= Shilinxia =

Shilinxia, known officially as "Shilinxia Scenic Area" is a twelve kilometer gorge located in Diaowo Village in Beijing's Pinggu District, China, 70 kilometers northeast of central Beijing.

==Glass Sightseeing Platform==
Shilinxia's main attraction is its Glass Sightseeing Platform, which, at a 32.8 meters overhang, is claimed to be the largest glass sightseeing platform in the world. The platform is hung from the gorge's highest peak at 800 meters above sea level and 400 meters above the bottom of the gorge.
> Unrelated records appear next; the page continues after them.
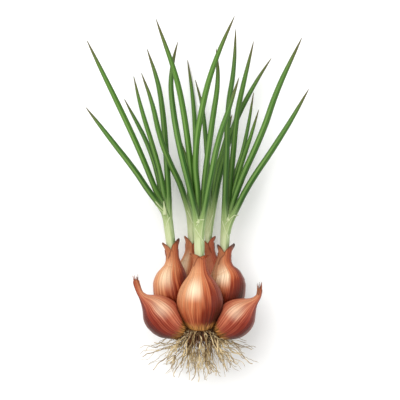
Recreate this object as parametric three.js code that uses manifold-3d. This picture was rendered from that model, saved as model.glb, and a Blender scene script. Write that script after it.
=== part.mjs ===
// Shallot: a lifted clump of seven bulbs with its stems, leaves and roots, lying on its back.
// Millimetres. X runs across the clump, Y from the root tips to the leaf tips, Z up.
// The origin is under the middle of the clump, on the surface that it lies on.
import * as THREE from 'three';
import { mergeVertices } from 'three/addons/utils/BufferGeometryUtils.js';
import Module from 'manifold-3d';

const wasm = await Module();
wasm.setup();

// ---- driving dimensions ----
const gap = 0.35;             // clearance between neighbouring pieces
const skinWall = 0.7;         // papery skin around the neck
const cupDepth = 7;           // how far the stem stands inside the neck
const rimDepth = 2;           // how far below the neck's edge the skin starts to flare
const baseHollow = 0.6;       // how far the middle of a bulb's base is drawn in
const plateThickness = 3;     // woody plate under each bulb, where the roots start
const plateShare = 0.34;      // its radius, as a share of the bulb's
const flapSpan = 1.45;        // how far round a torn point reaches to either side, in radians
const crownCentre = [0, -3, 46];  // back of the woody crown that joins the bulbs
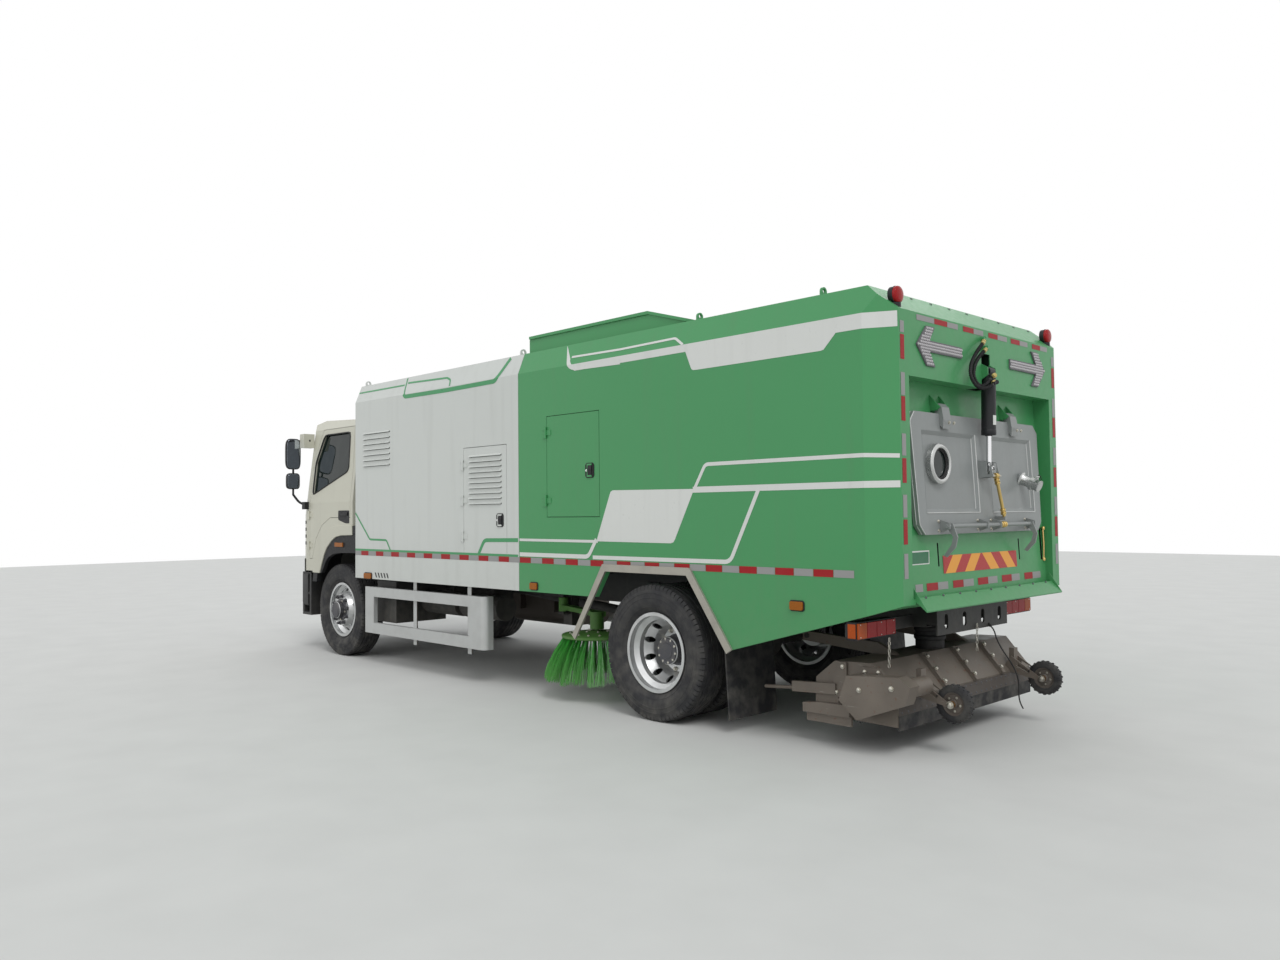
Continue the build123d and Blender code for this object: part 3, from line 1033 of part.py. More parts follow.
def arch_face(inset):
    """The region under the cab's wheel arch, in X and Z, its edge moved in by inset."""
    with BuildLine() as line:
        level = Line((2000, CAB_ARCH_TOP_Z), (CAB_ARCH_BEND_X, CAB_ARCH_TOP_Z))
        shoulder = TangentArc(level @ 1, CAB_ARCH_KNEE, tangent=(1, 0))
        leg = Line(shoulder @ 1, CAB_ARCH_FOOT)
        Polyline(leg @ 1, (CAB_ARCH_FOOT[0], 300), (2000, 300), level @ 0)
    face = make_face(line.line)
    return offset(face, amount=-inset, kind=Kind.INTERSECTION) if inset else face


def face_slab(face, y0, y1):
    """A face drawn in X and Z, extruded from y0 to y1."""
    return extrude(Plane((0, y0, 0), x_dir=(1, 0, 0), z_dir=(0, -1, 0)) * face, amount=y1 - y0, dir=(0, 1, 0))


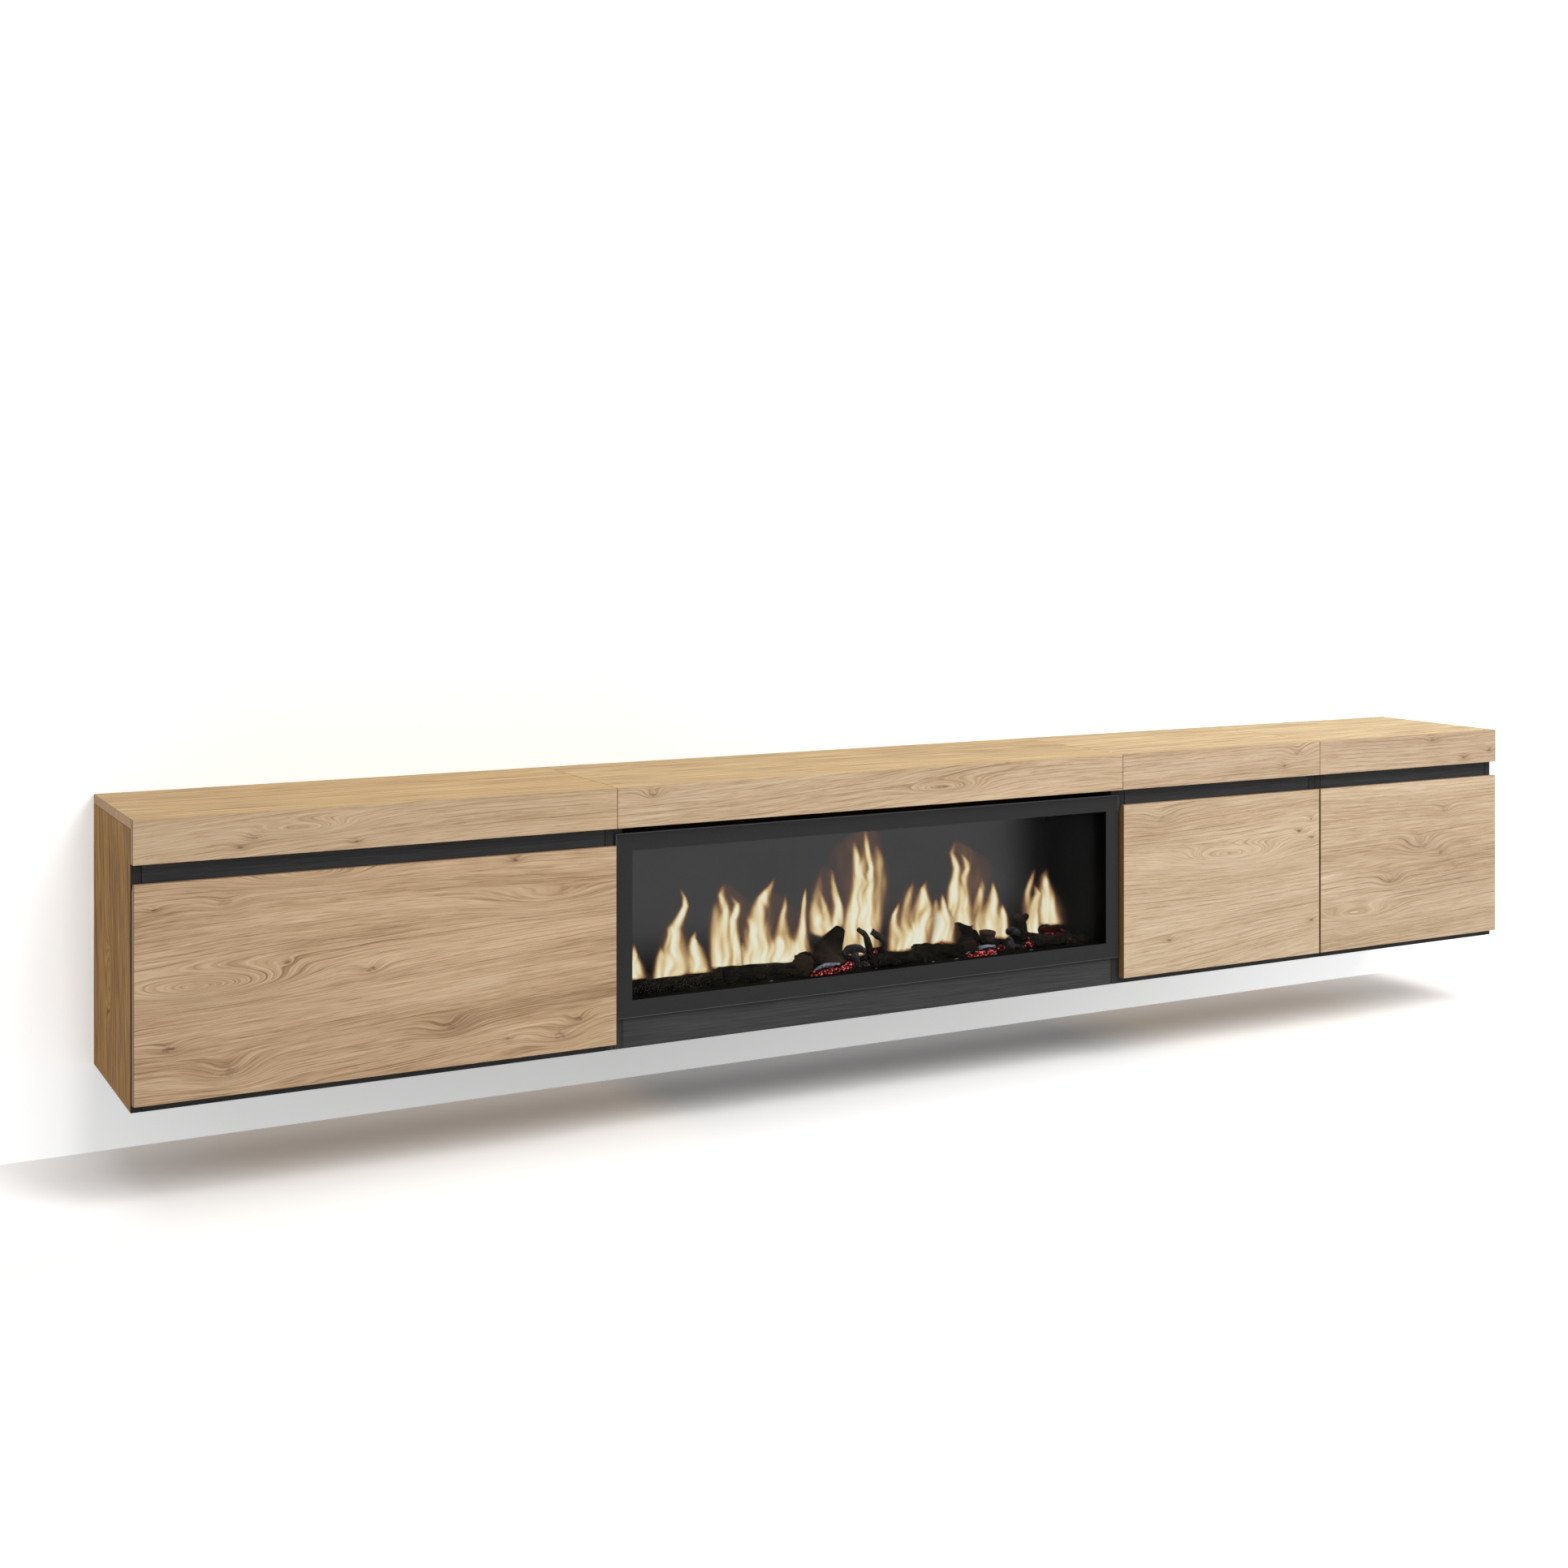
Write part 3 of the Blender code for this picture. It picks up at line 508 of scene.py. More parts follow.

Construction of the platform, which was built with titanium alloys, was completed on April 31, 2016.

==Mythology==
Shilinxia serves as the setting for stories in Chinese mythology, including a love story between Xiagu (xiá gū 霞姑) and Sanlang (sān láng 三郎).:
When you come to the Qixia Pool, you will see a sculpture of a pretty young Chinese woman, Xiagu. Legend has it that Xiagu lived here a long time ago and used to wash clothes at the pool. Her husband, Sanlang, was drafted into the army to resist a foreign invasion. One day, a flood dragon came to Shilinxia and imprisoned her because the dragon was drawn to her beauty.Xiangu didn't surrender and killed herself by banging her head on a giant rock. Upon hearing the grievous news, Sanlang came back and slew the dragon with the help of an arhat, a "perfected person" who has achieved nirvana in Buddhist tradition. The arhat helped Xiagu and Sanlang become immortal and the couple stayed at Shilinxia to protect the local residents from then on.